> **Provided data**
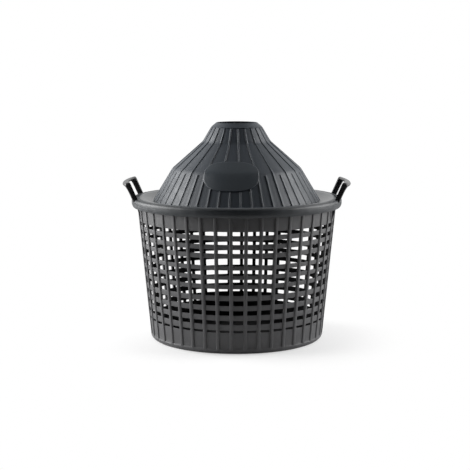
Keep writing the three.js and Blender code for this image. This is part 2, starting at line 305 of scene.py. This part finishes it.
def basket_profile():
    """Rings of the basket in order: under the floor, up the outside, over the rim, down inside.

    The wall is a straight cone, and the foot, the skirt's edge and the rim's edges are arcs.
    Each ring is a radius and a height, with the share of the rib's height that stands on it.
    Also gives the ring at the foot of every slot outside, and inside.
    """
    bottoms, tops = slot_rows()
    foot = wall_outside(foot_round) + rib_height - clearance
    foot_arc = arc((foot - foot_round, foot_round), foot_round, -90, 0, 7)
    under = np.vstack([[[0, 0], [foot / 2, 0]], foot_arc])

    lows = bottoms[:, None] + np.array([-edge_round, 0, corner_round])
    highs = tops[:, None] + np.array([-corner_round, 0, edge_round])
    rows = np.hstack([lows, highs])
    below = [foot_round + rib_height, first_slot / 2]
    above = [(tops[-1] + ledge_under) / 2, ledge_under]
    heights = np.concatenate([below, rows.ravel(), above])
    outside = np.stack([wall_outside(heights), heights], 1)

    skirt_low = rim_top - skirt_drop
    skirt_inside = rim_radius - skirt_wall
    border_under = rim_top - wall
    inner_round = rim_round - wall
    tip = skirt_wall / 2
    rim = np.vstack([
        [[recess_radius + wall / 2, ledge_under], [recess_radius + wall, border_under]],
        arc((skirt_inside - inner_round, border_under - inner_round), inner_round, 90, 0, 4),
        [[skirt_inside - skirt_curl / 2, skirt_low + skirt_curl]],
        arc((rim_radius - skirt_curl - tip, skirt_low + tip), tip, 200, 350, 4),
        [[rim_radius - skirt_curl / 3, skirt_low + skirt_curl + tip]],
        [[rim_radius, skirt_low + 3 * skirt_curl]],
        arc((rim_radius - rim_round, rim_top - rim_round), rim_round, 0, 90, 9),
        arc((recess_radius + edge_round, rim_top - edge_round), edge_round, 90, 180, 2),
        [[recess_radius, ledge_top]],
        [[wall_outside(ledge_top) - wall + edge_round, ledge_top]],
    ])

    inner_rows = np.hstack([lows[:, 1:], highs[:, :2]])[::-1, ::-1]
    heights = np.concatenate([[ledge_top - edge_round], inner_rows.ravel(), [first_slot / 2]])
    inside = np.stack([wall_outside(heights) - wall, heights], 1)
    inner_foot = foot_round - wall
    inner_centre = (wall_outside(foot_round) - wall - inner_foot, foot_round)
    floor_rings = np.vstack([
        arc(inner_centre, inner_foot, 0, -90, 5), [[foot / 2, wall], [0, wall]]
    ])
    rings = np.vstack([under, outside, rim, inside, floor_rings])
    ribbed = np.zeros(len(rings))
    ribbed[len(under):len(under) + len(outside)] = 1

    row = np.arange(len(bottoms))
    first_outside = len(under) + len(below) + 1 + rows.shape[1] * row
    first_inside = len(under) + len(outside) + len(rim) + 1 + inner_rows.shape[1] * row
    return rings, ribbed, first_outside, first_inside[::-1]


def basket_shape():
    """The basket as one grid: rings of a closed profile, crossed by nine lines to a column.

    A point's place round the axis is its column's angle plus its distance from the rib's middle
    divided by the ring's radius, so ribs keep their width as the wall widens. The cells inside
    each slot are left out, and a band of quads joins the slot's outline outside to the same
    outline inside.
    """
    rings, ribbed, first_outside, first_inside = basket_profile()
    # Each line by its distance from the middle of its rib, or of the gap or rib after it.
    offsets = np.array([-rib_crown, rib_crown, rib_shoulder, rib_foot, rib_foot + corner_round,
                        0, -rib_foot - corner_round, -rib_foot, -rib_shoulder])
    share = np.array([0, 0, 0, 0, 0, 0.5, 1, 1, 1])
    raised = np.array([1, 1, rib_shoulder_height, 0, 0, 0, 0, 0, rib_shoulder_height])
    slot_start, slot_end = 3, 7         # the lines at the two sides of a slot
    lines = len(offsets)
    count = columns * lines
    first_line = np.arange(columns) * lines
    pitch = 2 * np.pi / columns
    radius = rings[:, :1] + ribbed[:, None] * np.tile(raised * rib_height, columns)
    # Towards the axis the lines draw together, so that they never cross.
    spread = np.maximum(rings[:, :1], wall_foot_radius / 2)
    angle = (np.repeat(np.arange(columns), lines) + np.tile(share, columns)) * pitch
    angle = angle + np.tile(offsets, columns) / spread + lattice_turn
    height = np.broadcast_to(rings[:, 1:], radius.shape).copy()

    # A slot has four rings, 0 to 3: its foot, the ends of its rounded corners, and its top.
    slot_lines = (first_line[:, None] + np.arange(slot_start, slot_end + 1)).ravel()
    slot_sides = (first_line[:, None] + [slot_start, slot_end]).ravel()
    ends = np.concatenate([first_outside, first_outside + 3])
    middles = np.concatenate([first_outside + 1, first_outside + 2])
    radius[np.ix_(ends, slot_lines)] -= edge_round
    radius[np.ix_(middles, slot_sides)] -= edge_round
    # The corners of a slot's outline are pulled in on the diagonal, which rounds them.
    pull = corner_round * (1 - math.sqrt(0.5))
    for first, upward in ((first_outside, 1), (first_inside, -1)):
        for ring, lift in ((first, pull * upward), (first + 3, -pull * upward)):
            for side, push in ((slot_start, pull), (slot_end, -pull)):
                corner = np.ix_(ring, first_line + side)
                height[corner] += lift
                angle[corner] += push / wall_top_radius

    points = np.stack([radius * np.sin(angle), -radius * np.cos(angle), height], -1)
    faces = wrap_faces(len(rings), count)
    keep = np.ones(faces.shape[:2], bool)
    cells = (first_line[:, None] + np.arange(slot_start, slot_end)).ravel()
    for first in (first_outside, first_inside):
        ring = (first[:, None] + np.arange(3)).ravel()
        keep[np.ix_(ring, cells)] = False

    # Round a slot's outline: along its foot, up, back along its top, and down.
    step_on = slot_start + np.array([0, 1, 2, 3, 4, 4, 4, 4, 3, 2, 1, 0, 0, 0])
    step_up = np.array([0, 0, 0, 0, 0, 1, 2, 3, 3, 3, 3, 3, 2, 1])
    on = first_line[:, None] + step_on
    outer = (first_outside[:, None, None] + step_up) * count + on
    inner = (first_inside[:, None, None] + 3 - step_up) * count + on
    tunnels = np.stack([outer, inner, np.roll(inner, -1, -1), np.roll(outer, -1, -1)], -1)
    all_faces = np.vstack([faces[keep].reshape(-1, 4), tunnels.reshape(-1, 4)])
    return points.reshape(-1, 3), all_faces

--

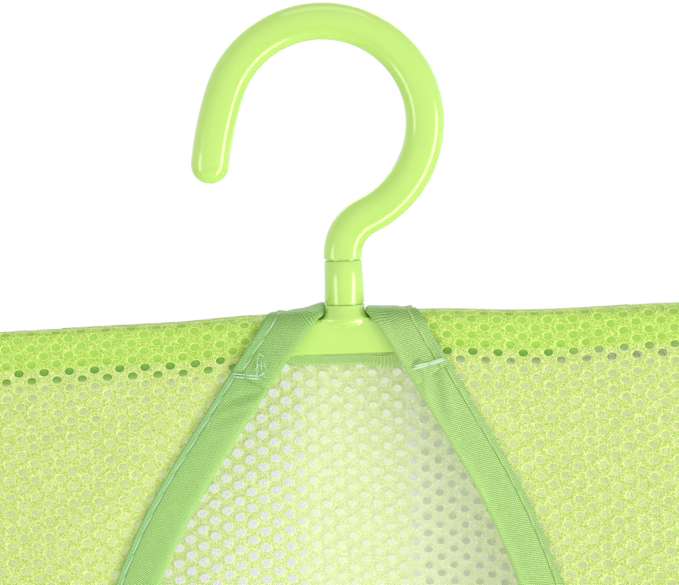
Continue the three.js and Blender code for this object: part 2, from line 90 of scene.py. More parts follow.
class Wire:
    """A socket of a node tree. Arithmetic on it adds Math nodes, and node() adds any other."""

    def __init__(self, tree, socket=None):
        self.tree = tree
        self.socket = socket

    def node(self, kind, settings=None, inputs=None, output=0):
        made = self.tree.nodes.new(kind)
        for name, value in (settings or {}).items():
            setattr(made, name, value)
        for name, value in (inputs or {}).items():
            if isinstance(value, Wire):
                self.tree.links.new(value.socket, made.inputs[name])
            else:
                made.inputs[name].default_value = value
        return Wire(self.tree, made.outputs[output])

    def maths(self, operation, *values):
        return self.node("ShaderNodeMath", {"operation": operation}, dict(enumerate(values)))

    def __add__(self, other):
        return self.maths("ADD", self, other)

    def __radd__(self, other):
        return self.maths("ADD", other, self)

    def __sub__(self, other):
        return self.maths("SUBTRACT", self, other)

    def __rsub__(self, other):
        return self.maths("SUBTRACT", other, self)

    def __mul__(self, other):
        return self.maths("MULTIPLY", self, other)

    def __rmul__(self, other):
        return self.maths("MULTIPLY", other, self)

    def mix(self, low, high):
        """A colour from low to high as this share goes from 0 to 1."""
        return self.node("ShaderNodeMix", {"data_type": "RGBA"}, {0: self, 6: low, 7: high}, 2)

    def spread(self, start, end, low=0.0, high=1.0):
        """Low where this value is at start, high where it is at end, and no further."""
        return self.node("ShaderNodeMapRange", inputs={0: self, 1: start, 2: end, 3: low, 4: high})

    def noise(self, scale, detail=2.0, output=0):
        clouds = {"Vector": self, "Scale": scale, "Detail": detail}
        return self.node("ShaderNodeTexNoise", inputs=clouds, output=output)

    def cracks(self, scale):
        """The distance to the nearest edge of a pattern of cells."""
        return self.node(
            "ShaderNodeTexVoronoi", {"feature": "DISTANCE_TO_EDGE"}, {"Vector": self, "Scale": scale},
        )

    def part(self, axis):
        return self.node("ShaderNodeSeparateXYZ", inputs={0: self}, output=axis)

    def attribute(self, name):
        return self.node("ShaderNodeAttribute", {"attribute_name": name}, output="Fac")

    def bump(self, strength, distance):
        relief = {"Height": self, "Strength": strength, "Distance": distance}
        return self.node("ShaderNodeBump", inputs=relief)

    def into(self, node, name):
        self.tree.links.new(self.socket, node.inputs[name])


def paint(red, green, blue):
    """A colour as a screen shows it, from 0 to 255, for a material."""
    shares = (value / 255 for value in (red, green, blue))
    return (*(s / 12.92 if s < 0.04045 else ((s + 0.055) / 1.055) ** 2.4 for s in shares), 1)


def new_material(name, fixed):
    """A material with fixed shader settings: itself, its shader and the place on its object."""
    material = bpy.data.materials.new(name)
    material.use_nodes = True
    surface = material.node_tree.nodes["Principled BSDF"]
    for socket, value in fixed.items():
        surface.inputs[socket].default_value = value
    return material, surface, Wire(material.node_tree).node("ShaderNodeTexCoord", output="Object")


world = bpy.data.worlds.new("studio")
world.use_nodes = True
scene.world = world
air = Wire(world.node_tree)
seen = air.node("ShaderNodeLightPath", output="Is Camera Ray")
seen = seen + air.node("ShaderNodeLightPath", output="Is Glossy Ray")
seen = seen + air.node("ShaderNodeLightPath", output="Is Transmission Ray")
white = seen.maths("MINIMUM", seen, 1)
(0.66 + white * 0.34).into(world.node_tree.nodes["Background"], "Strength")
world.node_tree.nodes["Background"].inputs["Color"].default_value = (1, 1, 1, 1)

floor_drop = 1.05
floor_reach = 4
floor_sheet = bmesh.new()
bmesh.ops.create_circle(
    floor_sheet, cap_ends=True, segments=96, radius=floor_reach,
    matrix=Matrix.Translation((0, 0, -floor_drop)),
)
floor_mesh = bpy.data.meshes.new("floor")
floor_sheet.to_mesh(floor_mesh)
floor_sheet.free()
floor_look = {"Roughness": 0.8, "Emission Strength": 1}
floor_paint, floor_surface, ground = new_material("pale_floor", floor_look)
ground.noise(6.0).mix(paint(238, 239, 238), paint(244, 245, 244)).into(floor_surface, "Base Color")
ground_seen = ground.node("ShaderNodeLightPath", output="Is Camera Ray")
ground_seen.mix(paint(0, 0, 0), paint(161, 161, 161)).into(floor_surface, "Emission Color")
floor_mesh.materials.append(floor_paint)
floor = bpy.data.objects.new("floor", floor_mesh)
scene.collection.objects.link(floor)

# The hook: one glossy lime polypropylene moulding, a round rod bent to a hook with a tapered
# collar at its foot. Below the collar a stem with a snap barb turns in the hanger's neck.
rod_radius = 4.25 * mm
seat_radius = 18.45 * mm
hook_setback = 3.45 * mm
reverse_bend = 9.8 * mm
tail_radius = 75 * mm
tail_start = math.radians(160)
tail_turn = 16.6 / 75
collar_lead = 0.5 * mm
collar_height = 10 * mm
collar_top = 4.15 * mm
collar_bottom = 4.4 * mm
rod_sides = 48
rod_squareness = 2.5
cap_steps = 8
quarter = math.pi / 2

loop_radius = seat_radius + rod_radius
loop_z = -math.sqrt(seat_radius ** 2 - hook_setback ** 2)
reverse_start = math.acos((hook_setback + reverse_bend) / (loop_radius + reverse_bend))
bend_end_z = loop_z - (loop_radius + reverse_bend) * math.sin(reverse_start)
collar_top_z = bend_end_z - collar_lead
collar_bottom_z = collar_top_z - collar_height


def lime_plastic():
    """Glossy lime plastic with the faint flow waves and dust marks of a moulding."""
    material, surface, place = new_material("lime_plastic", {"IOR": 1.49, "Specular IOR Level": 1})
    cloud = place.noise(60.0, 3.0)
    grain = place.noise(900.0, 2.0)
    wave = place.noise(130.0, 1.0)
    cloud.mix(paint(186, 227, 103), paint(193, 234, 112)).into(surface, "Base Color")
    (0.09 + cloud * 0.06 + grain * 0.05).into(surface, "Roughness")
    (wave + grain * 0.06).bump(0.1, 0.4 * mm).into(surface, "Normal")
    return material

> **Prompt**
From the records above, copy out the line with "Keep writing the", the line with "outside = np.stack([wall_outside(heights), heights], 1)", and every line between them, word for word.

> **Exercise answer**
Keep writing the three.js and Blender code for this image. This is part 2, starting at line 305 of scene.py. This part finishes it.
def basket_profile():
    """Rings of the basket in order: under the floor, up the outside, over the rim, down inside.

    The wall is a straight cone, and the foot, the skirt's edge and the rim's edges are arcs.
    Each ring is a radius and a height, with the share of the rib's height that stands on it.
    Also gives the ring at the foot of every slot outside, and inside.
    """
    bottoms, tops = slot_rows()
    foot = wall_outside(foot_round) + rib_height - clearance
    foot_arc = arc((foot - foot_round, foot_round), foot_round, -90, 0, 7)
    under = np.vstack([[[0, 0], [foot / 2, 0]], foot_arc])

    lows = bottoms[:, None] + np.array([-edge_round, 0, corner_round])
    highs = tops[:, None] + np.array([-corner_round, 0, edge_round])
    rows = np.hstack([lows, highs])
    below = [foot_round + rib_height, first_slot / 2]
    above = [(tops[-1] + ledge_under) / 2, ledge_under]
    heights = np.concatenate([below, rows.ravel(), above])
    outside = np.stack([wall_outside(heights), heights], 1)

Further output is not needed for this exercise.